→ THE DATA:
[start]
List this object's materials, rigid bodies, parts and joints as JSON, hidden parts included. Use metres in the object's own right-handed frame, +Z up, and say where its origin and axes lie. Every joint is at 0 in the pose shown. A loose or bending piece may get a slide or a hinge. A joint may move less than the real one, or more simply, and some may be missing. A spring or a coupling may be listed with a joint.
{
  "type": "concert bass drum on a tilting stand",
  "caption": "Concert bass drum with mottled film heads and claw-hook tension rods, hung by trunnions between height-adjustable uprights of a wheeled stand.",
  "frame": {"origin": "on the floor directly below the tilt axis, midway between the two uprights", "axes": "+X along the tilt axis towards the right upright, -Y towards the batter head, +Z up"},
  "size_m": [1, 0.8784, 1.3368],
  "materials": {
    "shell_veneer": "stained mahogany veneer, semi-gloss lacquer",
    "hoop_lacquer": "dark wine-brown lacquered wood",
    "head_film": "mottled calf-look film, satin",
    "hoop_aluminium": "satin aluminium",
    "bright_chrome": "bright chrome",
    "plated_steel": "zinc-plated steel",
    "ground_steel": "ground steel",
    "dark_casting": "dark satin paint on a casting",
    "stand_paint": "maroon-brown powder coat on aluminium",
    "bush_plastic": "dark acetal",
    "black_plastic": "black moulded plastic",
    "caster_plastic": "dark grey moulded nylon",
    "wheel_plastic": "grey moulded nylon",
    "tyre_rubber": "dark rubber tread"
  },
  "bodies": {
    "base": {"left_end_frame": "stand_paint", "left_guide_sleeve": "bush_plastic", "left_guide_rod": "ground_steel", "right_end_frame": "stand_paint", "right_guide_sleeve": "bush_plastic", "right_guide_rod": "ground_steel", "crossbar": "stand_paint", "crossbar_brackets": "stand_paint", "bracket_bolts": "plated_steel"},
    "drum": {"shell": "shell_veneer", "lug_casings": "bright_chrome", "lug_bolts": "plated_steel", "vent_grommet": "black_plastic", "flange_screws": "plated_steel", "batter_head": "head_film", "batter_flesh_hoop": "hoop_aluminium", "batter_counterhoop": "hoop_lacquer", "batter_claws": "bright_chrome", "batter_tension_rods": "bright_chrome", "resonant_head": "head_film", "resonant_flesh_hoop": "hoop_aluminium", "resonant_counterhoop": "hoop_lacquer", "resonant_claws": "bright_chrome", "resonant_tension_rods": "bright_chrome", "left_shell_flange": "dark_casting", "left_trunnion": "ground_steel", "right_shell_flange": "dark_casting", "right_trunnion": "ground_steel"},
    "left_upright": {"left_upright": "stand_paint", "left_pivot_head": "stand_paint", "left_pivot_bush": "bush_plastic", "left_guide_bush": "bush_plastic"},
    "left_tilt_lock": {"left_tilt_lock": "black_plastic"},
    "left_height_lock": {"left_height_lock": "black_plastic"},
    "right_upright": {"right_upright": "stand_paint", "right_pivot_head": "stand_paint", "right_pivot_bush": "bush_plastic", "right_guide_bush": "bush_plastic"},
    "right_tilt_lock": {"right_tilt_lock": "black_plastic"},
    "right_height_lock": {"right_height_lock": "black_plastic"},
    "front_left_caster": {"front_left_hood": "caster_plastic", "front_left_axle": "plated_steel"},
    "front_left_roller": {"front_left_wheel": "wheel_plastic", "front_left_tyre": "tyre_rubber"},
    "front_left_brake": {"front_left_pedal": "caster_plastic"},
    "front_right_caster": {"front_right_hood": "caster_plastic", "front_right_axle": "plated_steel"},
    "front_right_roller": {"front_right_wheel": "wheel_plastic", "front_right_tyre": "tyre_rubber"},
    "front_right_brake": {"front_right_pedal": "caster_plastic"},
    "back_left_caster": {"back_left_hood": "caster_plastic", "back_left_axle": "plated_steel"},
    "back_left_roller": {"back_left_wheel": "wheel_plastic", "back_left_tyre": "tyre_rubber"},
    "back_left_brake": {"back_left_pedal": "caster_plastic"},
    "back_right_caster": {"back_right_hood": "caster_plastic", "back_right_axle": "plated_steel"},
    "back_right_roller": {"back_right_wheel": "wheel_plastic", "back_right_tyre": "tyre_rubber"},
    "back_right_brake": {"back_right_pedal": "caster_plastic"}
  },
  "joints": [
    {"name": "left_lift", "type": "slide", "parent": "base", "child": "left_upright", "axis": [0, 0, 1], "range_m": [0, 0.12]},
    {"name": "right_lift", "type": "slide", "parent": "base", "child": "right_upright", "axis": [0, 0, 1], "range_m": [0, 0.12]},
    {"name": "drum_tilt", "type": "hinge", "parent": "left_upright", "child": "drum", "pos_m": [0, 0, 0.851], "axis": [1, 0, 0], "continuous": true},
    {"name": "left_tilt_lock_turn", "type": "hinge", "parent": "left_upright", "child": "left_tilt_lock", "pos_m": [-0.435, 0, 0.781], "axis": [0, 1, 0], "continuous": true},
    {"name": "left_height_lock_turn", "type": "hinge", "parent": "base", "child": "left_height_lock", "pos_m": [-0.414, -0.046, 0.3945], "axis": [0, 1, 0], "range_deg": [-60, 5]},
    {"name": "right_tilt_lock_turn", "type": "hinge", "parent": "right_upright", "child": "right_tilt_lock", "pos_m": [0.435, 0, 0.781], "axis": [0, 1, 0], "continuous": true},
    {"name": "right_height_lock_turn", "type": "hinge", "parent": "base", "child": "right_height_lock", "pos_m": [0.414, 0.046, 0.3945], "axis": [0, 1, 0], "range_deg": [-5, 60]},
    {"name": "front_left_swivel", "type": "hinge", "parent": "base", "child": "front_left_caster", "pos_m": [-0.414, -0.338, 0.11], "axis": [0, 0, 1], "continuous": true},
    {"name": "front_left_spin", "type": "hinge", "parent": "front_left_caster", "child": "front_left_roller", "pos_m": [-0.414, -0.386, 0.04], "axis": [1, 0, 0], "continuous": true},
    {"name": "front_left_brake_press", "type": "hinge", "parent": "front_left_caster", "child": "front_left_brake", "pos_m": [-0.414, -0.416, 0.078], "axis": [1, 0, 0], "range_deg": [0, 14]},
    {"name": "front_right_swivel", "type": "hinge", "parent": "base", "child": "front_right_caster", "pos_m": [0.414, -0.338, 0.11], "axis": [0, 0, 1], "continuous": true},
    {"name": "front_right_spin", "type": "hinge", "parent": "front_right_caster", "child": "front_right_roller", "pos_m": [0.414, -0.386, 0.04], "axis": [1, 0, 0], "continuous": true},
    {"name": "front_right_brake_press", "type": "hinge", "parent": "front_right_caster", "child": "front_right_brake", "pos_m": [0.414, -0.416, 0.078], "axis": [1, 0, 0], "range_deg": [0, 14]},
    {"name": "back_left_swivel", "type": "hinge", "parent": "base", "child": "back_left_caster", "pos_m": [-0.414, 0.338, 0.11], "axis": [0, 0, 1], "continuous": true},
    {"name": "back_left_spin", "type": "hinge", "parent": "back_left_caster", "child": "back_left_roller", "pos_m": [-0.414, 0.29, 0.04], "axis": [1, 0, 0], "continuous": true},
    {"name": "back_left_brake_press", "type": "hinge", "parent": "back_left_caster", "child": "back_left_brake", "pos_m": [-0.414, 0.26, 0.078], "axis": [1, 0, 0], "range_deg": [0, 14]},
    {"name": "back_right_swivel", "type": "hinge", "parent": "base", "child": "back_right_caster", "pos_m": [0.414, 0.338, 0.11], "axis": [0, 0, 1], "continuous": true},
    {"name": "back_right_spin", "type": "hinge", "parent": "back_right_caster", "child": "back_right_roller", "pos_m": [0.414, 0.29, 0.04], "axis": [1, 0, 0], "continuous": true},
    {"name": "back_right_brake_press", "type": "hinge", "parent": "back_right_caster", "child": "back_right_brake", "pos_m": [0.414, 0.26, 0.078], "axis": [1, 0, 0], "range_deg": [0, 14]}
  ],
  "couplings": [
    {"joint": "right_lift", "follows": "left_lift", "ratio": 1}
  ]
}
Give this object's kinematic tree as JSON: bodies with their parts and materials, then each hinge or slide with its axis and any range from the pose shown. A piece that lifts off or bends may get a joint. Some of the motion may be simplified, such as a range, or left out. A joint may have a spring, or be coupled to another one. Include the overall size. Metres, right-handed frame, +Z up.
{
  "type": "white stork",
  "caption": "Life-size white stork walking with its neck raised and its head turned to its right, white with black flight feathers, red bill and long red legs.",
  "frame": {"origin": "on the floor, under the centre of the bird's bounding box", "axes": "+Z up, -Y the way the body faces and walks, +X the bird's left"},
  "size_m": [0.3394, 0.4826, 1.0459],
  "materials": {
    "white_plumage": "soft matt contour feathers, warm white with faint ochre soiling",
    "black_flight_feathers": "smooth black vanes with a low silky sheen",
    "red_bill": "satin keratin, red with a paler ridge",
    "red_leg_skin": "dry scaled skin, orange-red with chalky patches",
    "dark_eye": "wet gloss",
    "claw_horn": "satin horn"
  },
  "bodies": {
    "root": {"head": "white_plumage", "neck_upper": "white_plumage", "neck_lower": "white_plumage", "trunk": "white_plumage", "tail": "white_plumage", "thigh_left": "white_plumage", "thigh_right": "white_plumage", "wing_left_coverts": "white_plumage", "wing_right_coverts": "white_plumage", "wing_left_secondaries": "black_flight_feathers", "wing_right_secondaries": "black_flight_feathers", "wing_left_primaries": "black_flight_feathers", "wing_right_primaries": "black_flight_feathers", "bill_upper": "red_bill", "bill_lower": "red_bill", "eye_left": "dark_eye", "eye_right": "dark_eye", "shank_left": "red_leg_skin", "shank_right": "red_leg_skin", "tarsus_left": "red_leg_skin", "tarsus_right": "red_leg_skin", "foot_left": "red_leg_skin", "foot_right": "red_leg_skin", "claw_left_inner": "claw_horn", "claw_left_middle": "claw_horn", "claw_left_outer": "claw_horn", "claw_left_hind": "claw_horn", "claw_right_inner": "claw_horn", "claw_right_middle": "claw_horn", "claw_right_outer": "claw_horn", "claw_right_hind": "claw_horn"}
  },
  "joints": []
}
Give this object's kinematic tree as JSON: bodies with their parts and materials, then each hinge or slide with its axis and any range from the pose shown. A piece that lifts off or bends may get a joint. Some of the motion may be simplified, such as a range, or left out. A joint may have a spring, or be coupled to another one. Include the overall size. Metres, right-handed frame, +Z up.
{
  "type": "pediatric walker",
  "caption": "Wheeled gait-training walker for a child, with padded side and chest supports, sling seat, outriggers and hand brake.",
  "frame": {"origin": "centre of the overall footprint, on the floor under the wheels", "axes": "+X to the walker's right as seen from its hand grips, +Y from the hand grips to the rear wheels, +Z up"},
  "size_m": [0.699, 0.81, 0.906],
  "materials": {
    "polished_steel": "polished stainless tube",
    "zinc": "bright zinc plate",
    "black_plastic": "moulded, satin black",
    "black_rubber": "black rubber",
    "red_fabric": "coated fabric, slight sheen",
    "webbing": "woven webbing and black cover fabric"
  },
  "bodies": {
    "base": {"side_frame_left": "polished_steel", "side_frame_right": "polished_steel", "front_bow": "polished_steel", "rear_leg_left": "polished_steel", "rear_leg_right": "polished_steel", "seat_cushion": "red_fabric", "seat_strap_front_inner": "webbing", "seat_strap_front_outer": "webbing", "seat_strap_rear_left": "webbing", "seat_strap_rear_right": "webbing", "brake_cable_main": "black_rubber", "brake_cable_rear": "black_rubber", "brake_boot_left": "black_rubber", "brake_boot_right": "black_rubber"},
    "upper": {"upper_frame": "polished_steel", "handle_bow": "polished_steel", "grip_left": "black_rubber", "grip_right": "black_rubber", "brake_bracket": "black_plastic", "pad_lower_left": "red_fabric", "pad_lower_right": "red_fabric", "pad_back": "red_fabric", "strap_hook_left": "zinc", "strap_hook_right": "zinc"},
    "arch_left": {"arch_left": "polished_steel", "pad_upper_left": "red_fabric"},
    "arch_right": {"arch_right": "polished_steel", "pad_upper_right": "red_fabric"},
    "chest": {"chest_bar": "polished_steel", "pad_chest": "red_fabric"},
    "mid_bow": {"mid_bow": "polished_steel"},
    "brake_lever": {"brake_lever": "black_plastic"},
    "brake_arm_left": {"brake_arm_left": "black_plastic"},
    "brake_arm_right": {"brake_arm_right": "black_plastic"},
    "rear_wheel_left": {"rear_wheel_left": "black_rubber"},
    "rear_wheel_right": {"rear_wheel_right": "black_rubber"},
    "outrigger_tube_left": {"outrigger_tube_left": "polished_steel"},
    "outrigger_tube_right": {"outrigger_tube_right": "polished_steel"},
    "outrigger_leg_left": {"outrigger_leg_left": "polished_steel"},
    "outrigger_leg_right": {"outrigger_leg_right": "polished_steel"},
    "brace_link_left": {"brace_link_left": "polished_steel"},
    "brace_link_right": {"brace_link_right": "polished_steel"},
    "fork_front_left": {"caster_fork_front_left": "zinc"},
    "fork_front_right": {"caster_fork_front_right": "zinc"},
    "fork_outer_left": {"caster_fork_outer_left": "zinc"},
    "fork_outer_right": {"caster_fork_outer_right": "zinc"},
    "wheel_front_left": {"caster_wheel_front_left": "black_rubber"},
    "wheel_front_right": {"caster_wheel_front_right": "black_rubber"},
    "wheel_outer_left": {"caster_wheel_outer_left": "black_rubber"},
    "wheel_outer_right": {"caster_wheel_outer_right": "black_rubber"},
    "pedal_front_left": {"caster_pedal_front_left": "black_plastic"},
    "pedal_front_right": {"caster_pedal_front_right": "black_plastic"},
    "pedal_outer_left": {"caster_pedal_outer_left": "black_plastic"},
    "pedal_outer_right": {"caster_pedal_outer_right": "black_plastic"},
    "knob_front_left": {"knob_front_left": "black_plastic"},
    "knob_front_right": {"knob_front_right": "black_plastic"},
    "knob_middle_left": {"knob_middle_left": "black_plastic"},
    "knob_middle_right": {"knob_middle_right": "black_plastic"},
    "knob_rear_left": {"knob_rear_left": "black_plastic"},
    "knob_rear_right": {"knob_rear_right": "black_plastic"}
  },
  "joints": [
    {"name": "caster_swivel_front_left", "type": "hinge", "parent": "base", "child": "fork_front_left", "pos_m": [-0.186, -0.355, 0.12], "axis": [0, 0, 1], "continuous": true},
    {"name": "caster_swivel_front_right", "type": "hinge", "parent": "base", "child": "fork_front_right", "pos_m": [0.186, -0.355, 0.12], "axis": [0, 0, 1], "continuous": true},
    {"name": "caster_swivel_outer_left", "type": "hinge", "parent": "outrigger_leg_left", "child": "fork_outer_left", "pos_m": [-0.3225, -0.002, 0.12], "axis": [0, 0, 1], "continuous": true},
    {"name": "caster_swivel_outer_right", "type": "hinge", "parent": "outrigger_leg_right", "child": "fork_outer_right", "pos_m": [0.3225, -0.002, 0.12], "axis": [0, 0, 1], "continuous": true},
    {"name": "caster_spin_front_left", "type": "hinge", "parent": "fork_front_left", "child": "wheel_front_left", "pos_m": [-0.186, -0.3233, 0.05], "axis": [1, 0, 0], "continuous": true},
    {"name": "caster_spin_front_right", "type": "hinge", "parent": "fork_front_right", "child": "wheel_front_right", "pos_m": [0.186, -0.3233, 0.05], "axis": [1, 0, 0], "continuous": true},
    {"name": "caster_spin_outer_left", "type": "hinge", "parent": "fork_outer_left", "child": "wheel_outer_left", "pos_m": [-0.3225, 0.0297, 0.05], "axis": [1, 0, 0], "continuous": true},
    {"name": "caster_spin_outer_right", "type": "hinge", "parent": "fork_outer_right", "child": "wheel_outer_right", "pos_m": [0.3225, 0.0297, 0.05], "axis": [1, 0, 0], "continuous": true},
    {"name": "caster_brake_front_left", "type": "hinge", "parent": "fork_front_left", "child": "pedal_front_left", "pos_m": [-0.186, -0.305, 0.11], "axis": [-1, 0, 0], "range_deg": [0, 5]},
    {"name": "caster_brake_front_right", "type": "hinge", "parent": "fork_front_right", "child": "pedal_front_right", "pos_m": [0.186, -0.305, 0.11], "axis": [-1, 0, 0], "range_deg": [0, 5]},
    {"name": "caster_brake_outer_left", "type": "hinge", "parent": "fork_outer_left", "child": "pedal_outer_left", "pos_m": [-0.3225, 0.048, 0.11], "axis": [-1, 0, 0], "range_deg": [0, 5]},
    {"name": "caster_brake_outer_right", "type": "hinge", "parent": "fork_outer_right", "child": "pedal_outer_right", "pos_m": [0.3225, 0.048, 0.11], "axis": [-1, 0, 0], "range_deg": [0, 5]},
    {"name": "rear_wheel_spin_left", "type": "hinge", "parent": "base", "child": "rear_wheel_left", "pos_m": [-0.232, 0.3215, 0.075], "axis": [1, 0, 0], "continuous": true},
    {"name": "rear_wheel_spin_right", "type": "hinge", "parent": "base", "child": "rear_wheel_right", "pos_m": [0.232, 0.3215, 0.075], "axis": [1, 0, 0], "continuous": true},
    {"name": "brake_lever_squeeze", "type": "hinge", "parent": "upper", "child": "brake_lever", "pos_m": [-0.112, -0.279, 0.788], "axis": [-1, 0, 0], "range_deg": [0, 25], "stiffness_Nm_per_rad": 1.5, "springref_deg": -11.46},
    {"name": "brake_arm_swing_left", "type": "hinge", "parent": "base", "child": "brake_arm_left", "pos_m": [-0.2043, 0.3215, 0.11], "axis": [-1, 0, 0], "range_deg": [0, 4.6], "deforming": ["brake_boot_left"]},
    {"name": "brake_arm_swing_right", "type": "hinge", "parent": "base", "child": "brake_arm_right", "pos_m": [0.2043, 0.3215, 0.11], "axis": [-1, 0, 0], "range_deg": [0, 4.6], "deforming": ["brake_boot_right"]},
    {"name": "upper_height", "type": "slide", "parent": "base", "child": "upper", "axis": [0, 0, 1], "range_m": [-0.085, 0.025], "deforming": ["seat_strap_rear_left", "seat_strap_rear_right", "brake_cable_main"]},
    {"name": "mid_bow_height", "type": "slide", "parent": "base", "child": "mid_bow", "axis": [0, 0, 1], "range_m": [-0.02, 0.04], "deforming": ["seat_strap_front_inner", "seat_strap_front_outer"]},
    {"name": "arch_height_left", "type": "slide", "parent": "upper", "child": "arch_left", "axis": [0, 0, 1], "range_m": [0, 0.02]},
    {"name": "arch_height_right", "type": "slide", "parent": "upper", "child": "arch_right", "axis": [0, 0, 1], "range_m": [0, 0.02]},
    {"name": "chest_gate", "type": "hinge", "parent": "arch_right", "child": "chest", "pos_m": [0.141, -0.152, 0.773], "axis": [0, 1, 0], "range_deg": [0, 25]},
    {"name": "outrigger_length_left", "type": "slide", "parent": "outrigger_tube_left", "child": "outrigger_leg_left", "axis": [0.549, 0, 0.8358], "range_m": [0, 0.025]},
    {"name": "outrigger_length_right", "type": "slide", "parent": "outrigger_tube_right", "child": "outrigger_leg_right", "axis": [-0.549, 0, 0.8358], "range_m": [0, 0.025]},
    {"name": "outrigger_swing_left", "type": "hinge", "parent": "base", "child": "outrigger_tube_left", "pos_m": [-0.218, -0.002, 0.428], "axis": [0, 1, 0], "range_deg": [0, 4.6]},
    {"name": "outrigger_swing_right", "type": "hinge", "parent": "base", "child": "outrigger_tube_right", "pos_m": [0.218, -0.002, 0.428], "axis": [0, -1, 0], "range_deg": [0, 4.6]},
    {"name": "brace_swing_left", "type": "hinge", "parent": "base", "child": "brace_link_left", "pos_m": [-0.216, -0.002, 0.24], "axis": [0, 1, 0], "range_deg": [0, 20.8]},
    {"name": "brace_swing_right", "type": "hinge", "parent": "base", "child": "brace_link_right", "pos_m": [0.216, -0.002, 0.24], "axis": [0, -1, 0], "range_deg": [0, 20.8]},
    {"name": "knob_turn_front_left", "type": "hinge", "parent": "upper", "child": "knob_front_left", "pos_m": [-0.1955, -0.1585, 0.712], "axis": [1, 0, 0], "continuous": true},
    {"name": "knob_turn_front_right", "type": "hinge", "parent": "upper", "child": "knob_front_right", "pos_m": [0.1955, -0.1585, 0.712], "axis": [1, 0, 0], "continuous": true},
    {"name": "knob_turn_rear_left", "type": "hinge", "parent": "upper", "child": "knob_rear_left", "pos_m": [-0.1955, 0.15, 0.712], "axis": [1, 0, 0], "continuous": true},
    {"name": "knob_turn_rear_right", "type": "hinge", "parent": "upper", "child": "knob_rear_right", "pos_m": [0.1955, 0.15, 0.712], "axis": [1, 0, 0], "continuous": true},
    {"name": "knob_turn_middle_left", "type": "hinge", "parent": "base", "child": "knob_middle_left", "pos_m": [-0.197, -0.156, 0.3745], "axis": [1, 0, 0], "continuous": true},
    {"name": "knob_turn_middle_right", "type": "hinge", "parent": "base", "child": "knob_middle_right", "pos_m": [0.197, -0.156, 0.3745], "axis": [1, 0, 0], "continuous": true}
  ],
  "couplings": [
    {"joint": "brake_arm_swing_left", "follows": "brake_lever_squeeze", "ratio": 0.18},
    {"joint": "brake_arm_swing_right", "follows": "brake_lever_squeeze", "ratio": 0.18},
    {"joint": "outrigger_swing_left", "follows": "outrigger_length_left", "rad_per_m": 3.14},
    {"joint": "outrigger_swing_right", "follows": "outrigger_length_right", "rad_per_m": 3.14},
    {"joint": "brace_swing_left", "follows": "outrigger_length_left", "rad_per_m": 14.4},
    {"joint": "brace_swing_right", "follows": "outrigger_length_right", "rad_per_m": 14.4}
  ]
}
[end]
Only a number is wanted: how many lines contain the word "joints"?

→ ANSWER:
4